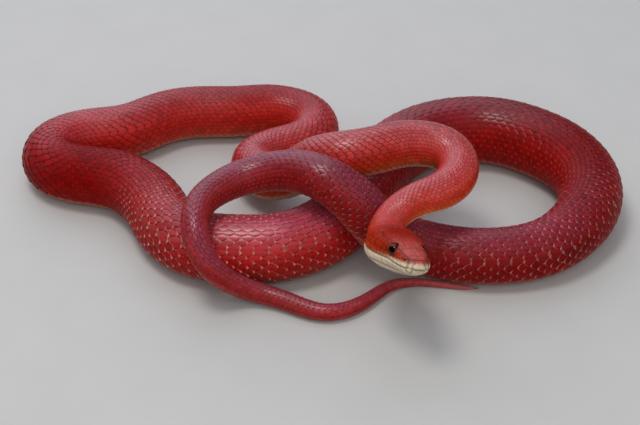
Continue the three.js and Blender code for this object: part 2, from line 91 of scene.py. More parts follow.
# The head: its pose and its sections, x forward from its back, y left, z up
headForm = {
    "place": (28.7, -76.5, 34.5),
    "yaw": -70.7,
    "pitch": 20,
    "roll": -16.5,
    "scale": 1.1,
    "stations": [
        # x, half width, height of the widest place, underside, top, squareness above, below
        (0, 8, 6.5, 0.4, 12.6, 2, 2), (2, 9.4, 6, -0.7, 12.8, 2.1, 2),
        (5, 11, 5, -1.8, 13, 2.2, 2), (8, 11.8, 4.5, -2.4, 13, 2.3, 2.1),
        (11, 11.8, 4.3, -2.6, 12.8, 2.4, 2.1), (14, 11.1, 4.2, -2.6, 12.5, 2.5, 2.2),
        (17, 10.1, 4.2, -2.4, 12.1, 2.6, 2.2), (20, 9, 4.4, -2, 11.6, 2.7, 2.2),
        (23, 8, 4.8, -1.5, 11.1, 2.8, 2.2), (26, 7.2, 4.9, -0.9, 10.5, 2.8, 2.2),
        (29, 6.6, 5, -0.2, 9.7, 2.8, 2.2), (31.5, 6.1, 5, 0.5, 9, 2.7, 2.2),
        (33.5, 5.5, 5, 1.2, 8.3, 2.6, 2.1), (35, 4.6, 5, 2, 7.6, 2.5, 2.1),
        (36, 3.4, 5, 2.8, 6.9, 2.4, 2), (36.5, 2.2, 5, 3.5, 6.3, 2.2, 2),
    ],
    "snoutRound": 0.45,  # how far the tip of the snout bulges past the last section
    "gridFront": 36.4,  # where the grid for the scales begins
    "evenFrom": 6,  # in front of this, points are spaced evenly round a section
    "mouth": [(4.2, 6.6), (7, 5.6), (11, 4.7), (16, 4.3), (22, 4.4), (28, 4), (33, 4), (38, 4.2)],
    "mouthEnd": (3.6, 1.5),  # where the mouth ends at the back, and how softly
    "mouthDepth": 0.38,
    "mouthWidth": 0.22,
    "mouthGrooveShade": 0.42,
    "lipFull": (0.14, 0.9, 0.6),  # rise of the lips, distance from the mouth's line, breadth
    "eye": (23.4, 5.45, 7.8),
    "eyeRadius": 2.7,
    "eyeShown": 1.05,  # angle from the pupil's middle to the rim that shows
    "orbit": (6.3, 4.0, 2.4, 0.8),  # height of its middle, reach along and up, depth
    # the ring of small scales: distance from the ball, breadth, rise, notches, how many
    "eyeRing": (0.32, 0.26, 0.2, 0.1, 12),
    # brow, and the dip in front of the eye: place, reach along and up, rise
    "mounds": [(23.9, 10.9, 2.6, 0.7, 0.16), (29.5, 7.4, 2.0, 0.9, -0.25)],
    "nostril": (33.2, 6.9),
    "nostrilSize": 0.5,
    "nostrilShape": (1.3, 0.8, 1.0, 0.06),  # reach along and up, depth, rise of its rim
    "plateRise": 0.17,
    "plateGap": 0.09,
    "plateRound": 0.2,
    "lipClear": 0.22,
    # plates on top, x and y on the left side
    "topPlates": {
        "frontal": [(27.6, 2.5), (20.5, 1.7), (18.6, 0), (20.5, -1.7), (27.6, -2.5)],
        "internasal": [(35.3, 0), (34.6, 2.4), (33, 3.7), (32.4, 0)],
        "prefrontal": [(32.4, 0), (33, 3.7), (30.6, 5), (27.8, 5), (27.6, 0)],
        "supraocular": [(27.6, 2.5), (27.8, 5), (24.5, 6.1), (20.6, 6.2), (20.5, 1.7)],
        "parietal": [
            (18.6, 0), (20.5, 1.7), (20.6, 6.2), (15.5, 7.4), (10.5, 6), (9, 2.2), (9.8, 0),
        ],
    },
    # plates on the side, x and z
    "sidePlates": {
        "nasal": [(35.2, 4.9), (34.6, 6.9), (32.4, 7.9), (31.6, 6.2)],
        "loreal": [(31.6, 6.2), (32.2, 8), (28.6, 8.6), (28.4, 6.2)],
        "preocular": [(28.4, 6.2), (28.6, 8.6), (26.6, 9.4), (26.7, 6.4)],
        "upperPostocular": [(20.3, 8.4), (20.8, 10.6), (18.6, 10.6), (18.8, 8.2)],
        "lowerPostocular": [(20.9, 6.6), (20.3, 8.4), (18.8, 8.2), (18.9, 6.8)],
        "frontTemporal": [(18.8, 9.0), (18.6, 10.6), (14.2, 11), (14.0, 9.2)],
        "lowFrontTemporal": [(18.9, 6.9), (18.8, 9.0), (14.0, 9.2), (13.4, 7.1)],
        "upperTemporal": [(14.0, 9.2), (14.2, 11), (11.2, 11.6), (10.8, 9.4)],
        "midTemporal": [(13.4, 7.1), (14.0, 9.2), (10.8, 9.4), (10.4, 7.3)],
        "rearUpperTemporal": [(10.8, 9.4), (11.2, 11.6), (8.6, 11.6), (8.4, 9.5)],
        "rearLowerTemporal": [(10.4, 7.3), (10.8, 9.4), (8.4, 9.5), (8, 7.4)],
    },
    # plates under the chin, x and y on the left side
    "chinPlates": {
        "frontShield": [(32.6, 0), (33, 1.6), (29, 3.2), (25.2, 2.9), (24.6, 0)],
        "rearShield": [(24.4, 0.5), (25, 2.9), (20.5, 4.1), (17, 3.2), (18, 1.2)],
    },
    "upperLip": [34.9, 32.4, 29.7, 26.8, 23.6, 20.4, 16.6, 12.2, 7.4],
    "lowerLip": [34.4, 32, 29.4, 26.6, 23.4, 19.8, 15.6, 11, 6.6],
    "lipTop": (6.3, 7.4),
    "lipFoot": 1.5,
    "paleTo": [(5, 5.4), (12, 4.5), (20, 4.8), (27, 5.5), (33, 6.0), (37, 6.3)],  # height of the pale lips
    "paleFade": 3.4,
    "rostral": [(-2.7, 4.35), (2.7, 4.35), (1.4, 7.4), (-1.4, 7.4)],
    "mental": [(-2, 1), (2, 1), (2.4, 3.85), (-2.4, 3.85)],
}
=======
### WHAT YOU HAVE TO DO
Reproduce all of the material above word for word.

### THE COMPLETED TASK
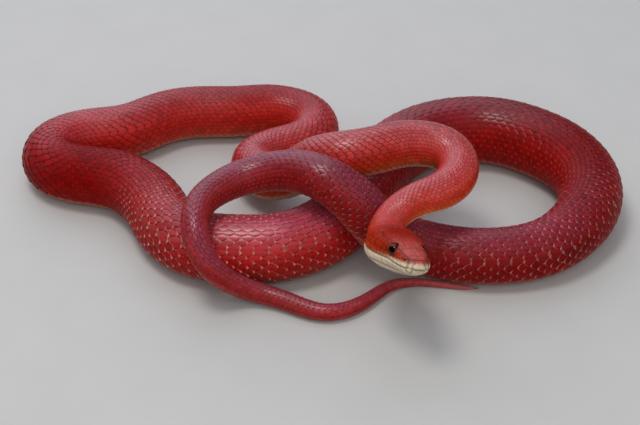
Continue the three.js and Blender code for this object: part 2, from line 91 of scene.py. More parts follow.
# The head: its pose and its sections, x forward from its back, y left, z up
headForm = {
    "place": (28.7, -76.5, 34.5),
    "yaw": -70.7,
    "pitch": 20,
    "roll": -16.5,
    "scale": 1.1,
    "stations": [
        # x, half width, height of the widest place, underside, top, squareness above, below
        (0, 8, 6.5, 0.4, 12.6, 2, 2), (2, 9.4, 6, -0.7, 12.8, 2.1, 2),
        (5, 11, 5, -1.8, 13, 2.2, 2), (8, 11.8, 4.5, -2.4, 13, 2.3, 2.1),
        (11, 11.8, 4.3, -2.6, 12.8, 2.4, 2.1), (14, 11.1, 4.2, -2.6, 12.5, 2.5, 2.2),
        (17, 10.1, 4.2, -2.4, 12.1, 2.6, 2.2), (20, 9, 4.4, -2, 11.6, 2.7, 2.2),
        (23, 8, 4.8, -1.5, 11.1, 2.8, 2.2), (26, 7.2, 4.9, -0.9, 10.5, 2.8, 2.2),
        (29, 6.6, 5, -0.2, 9.7, 2.8, 2.2), (31.5, 6.1, 5, 0.5, 9, 2.7, 2.2),
        (33.5, 5.5, 5, 1.2, 8.3, 2.6, 2.1), (35, 4.6, 5, 2, 7.6, 2.5, 2.1),
        (36, 3.4, 5, 2.8, 6.9, 2.4, 2), (36.5, 2.2, 5, 3.5, 6.3, 2.2, 2),
    ],
    "snoutRound": 0.45,  # how far the tip of the snout bulges past the last section
    "gridFront": 36.4,  # where the grid for the scales begins
    "evenFrom": 6,  # in front of this, points are spaced evenly round a section
    "mouth": [(4.2, 6.6), (7, 5.6), (11, 4.7), (16, 4.3), (22, 4.4), (28, 4), (33, 4), (38, 4.2)],
    "mouthEnd": (3.6, 1.5),  # where the mouth ends at the back, and how softly
    "mouthDepth": 0.38,
    "mouthWidth": 0.22,
    "mouthGrooveShade": 0.42,
    "lipFull": (0.14, 0.9, 0.6),  # rise of the lips, distance from the mouth's line, breadth
    "eye": (23.4, 5.45, 7.8),
    "eyeRadius": 2.7,
    "eyeShown": 1.05,  # angle from the pupil's middle to the rim that shows
    "orbit": (6.3, 4.0, 2.4, 0.8),  # height of its middle, reach along and up, depth
    # the ring of small scales: distance from the ball, breadth, rise, notches, how many
    "eyeRing": (0.32, 0.26, 0.2, 0.1, 12),
    # brow, and the dip in front of the eye: place, reach along and up, rise
    "mounds": [(23.9, 10.9, 2.6, 0.7, 0.16), (29.5, 7.4, 2.0, 0.9, -0.25)],
    "nostril": (33.2, 6.9),
    "nostrilSize": 0.5,
    "nostrilShape": (1.3, 0.8, 1.0, 0.06),  # reach along and up, depth, rise of its rim
    "plateRise": 0.17,
    "plateGap": 0.09,
    "plateRound": 0.2,
    "lipClear": 0.22,
    # plates on top, x and y on the left side
    "topPlates": {
        "frontal": [(27.6, 2.5), (20.5, 1.7), (18.6, 0), (20.5, -1.7), (27.6, -2.5)],
        "internasal": [(35.3, 0), (34.6, 2.4), (33, 3.7), (32.4, 0)],
        "prefrontal": [(32.4, 0), (33, 3.7), (30.6, 5), (27.8, 5), (27.6, 0)],
        "supraocular": [(27.6, 2.5), (27.8, 5), (24.5, 6.1), (20.6, 6.2), (20.5, 1.7)],
        "parietal": [
            (18.6, 0), (20.5, 1.7), (20.6, 6.2), (15.5, 7.4), (10.5, 6), (9, 2.2), (9.8, 0),
        ],
    },
    # plates on the side, x and z
    "sidePlates": {
        "nasal": [(35.2, 4.9), (34.6, 6.9), (32.4, 7.9), (31.6, 6.2)],
        "loreal": [(31.6, 6.2), (32.2, 8), (28.6, 8.6), (28.4, 6.2)],
        "preocular": [(28.4, 6.2), (28.6, 8.6), (26.6, 9.4), (26.7, 6.4)],
        "upperPostocular": [(20.3, 8.4), (20.8, 10.6), (18.6, 10.6), (18.8, 8.2)],
        "lowerPostocular": [(20.9, 6.6), (20.3, 8.4), (18.8, 8.2), (18.9, 6.8)],
        "frontTemporal": [(18.8, 9.0), (18.6, 10.6), (14.2, 11), (14.0, 9.2)],
        "lowFrontTemporal": [(18.9, 6.9), (18.8, 9.0), (14.0, 9.2), (13.4, 7.1)],
        "upperTemporal": [(14.0, 9.2), (14.2, 11), (11.2, 11.6), (10.8, 9.4)],
        "midTemporal": [(13.4, 7.1), (14.0, 9.2), (10.8, 9.4), (10.4, 7.3)],
        "rearUpperTemporal": [(10.8, 9.4), (11.2, 11.6), (8.6, 11.6), (8.4, 9.5)],
        "rearLowerTemporal": [(10.4, 7.3), (10.8, 9.4), (8.4, 9.5), (8, 7.4)],
    },
    # plates under the chin, x and y on the left side
    "chinPlates": {
        "frontShield": [(32.6, 0), (33, 1.6), (29, 3.2), (25.2, 2.9), (24.6, 0)],
        "rearShield": [(24.4, 0.5), (25, 2.9), (20.5, 4.1), (17, 3.2), (18, 1.2)],
    },
    "upperLip": [34.9, 32.4, 29.7, 26.8, 23.6, 20.4, 16.6, 12.2, 7.4],
    "lowerLip": [34.4, 32, 29.4, 26.6, 23.4, 19.8, 15.6, 11, 6.6],
    "lipTop": (6.3, 7.4),
    "lipFoot": 1.5,
    "paleTo": [(5, 5.4), (12, 4.5), (20, 4.8), (27, 5.5), (33, 6.0), (37, 6.3)],  # height of the pale lips
    "paleFade": 3.4,
    "rostral": [(-2.7, 4.35), (2.7, 4.35), (1.4, 7.4), (-1.4, 7.4)],
    "mental": [(-2, 1), (2, 1), (2.4, 3.85), (-2.4, 3.85)],
}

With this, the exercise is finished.